There is a chance for Chen’s survival and recovery, however, surgery, 18-weeks of follow-up treatment, not to mention travel and living expenses, would be expensive—an estimated $500,000—a figure which, when translated into Israeli shekels, nearly 2.5 million, caused Chen’s parents even more despair.  How could they ever raise that kind of money?

That’s when Jewish “geography” asserted itself.  The mayor of Sha’ar Hanegev, Alon Schuster, and other kibbutzniks in the area organized a fundraising drive. They contacted friends, and this is a region in Israel that has many political connections.  Schuster’s predecessor as mayor—Shai Hermesh—is treasurer of the Jewish Agency for Israel and the World Zionist Organization.  Israel’s Prime Minister Ariel Sharon owns a ranch in the Sha’ar Hanegev area.  Even the new leader of the Labor Party, Amir Peretz, comes from Sderot, a small city surrounded by the kibbutzim of Sha’ar Hanegev.  With such connections, the word went out.  Television and radio stations told of little Keren’s plight.  Some media outlets donated public service spots.  The community rallied to the Zilberberg’s side.  About $150,000 was raised—enough to give the family confidence that they might eventually get to their goal.

While all this was occurring, Michael Rassler, the executive director of the United Jewish Federation of San Diego County, was visiting Sha’ar Hanegev, which is the “partnership” region of Israel with which San Diego Jewry has a close connection.  San Diegans serve with Israelis as directors of the Ibim boarding school in the Sha’ar Hanegev  for new immigrants.  There are exchanges between teachers, students, and social welfare officials of San Diego and Sha’ar Hanegev. 

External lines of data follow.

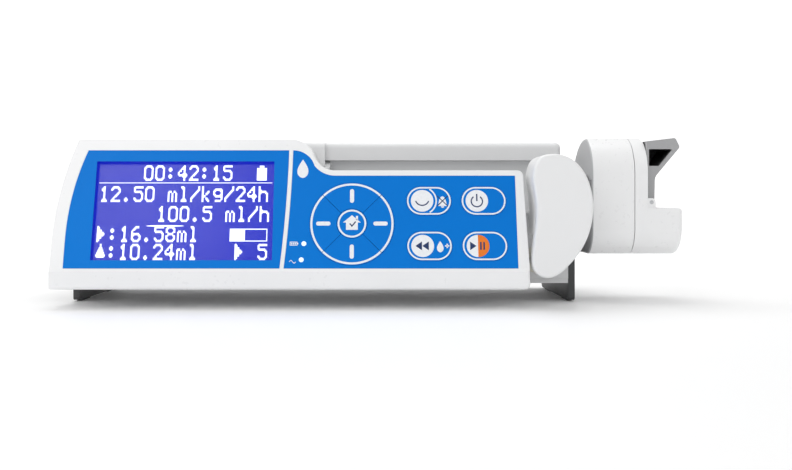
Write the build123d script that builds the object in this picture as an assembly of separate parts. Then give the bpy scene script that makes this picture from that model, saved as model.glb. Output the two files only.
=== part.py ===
"""Syringe-type infusion pump, built as an assembly of separate pieces, in millimetres.

Along the pump, places are given as a distance u from the left end, a depth v from the front of the lip
and a height z above the bench. The part frame has its origin at the bottom centre of the whole pump,
X to the right, Y to the back and Z up.
"""

import math
import os

from build123d import *

# ---- driving dimensions ----
LENGTH = 359.6          # left end to the pusher head's right end, pusher home
DEPTH = 140.0           # lip to back wall
HEIGHT = 95.0           # bench to the top of the case
CASE_LENGTH = 299.0     # left end to the right side plate
WALL = 2.5              # moulded walls
CASE_BOTTOM = 11.0      # underside of the case above the bench
LIP_TOP = 22.5          # where the tilted panel starts
PANEL_TILT = 15.0       # degrees the panel leans back
PANEL_FOOT = 1.0        # depth of the panel's lower edge
CONSOLE_LENGTH = 265.5  # front cover, left end to its right wall
CONSOLE_BACK = 46.0     # where the front cover meets the rear housing
LOW_TOP = 77.2          # console's top over the keypad
TROUGH_START = 150.0    # left end of the syringe trough
TROUGH_FLOOR = 51.0     # top of the console's shelf, under the syringe tray
TROUGH_FRONT = 24.5     # front wall of the trough
BAND_FRONT = 50.0       # front of the rear housing's lip over the trough
BAND_LOW = 84.3         # underside of that lip
UPPER_END = 291.5       # right end of the housing above the trough floor
PLATE = 4.0             # side plates
SYRINGE_Z = 68.0        # axis of the largest syringe
SYRINGE_V = 41.0

TUBE_V, TUBE_Z, TUBE_R = 74.0, 39.0, 8.0
SCREW_V, SCREW_Z, SCREW_R = 100.0, 37.0, 4.0
ROD_V, ROD_Z, ROD_R = 122.0, 37.0, 4.0
RUNNING = 0.05          # radial clearance of a running fit

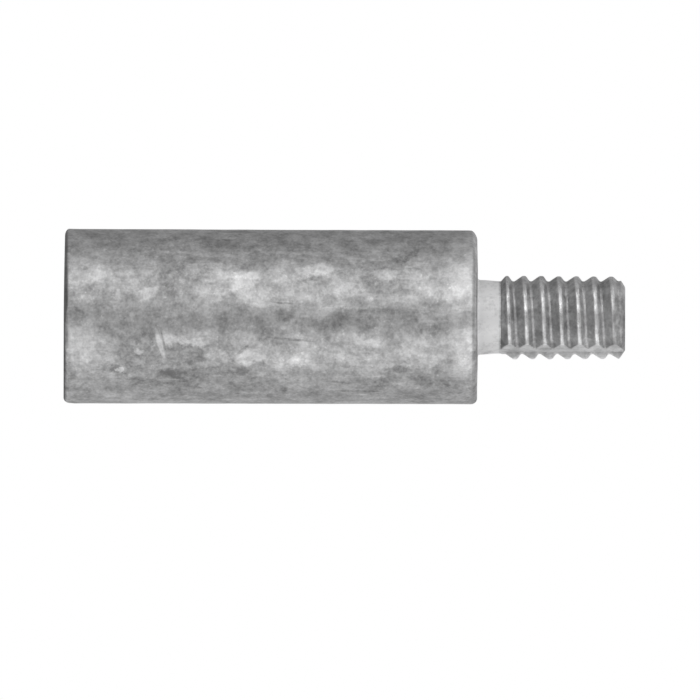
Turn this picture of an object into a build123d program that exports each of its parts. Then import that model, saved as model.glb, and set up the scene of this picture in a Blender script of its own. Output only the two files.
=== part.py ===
"""Pencil anode: a cast zinc cylinder with a threaded stud, made in one piece.

The stud screws into the plug that closes an engine's cooling passage or a heat exchanger, until
the shoulder of the body seats on the plug. The zinc then corrodes in place of the metal around it.

The anode stands on the flat end of its body. The origin is the centre of that end face, and +Z
runs along the axis towards the stud. All sizes are in millimetres.
"""
import os
from math import cos, radians, tan

from build123d import *

# Body: a plain round bar, half an inch across
body_diameter = 12.70
body_length = 30.05
base_edge_radius = 0.36
shoulder_edge_radius = 0.44

# Neck: the plain stretch between the shoulder and the thread
neck_length = 1.70
neck_base_diameter = 5.39
neck_end_diameter = 5.25
neck_foot_bevel = 0.10

# Thread: right-handed, 20 turns to the inch, for a 1/4 inch hole and cast a little under size
thread_pitch = 1.27
thread_length = 9.05
crest_diameter = 6.05
root_diameter = 5.28

# The ridge's section along the axis: its long flank faces the body, and takes what the crest,
# the short flank and the gap between two turns leave of the pitch
crest_width = 0.20
crest_bevel = 0.08
tip_flank_run = 0.35
foot_gap = 0.04

# The ridge's feet lie a little under the core's surface, and its seat fills the core below them
foot_sink = 0.02
seat_depth = 0.30

# Ends of the thread: a steep bevel at the neck and a longer one at the tip
start_bevel_length = 0.33
tip_bevel_length = 0.46
tip_face_diameter = 4.40
tip_edge_radius = 0.25

# Turns of the ridge that are swept beyond the thread's two ends and trimmed off. The first also
# sets where round the stud the thread starts.
run_in_turns = 1.19
run_out_turns = 0.80

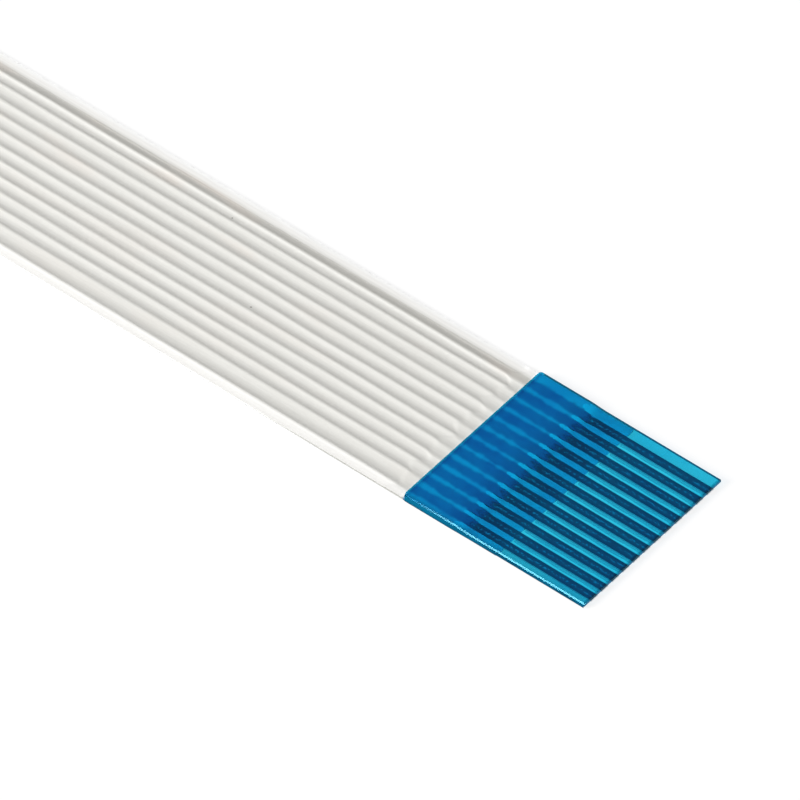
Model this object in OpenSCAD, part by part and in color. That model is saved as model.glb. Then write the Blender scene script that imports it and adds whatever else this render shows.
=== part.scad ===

One of the Zilberberg family’s nagging worries was what would happen to them once they flew to Houston, where they knew no one.  How would they get around?  How could they focus on their daughter’s recovery in a city where they were strangers?  “I can help,” said Rassler.  He made a telephone call to an old friend and colleague, Lee Wunsch, the executive director of the Jewish Federation in Houston.  During Hurricane Katrina, the Houston Jewish community had rallied to the aid of refugees from New Orleans.  In fact, the New Orleans Jewish Federation set up temporary headquarters in Houston in the immediate aftermath of the hurricane. The Houston Jewish Federation has a lot of experience helping people who are uprooted.

Through the Houston Federation, contact was made with Chabad in Houston, which operates the Aishel House apartments near the M.D. Anderson Cancer Center. Chabad’s Rochel Lazaroff messaged the welcome news back to Mayor Schuster that Israeli-born volunteers would greet the Zilberbergs on their arrival Wednesday, November 16,  at Houston airport and that  from there they would be taken to the apartments.  “We provide meals for the residents of the apartments when it is most convenient for them. In addition, one of our volunteers will set them up with groceries, etc.  We will make sure that all of their needs outside the hospital will be taken care of, so they can concentrate on Chen’s healing process without having to worry about anything else,” Lozoroff wrote.

The Jewish Community Foundation of Houston is headed by Lolly Friedman, who told jewishsightseeing.com: “I’m a cancer survivor myself.  I know M.D. Anderson very well.  Chen will be in good hands, and I’m going to make it my personal business to look out for her.”

There are various fundraising efforts to help Chen and her family, which also includes brother Or, 10, and baby brother, Tomer, 17 months.  In the San Diego area, anyone desiring to assist her family to pay for her treatment may write a tax-deductible check to the United Jewish Federation, 4950 Murphy Canyon Road, San Diego, CA 92123 and mark the memo line “Help Chen Fund.”   

“Jewish geography,” they call it.  It’s a blessing.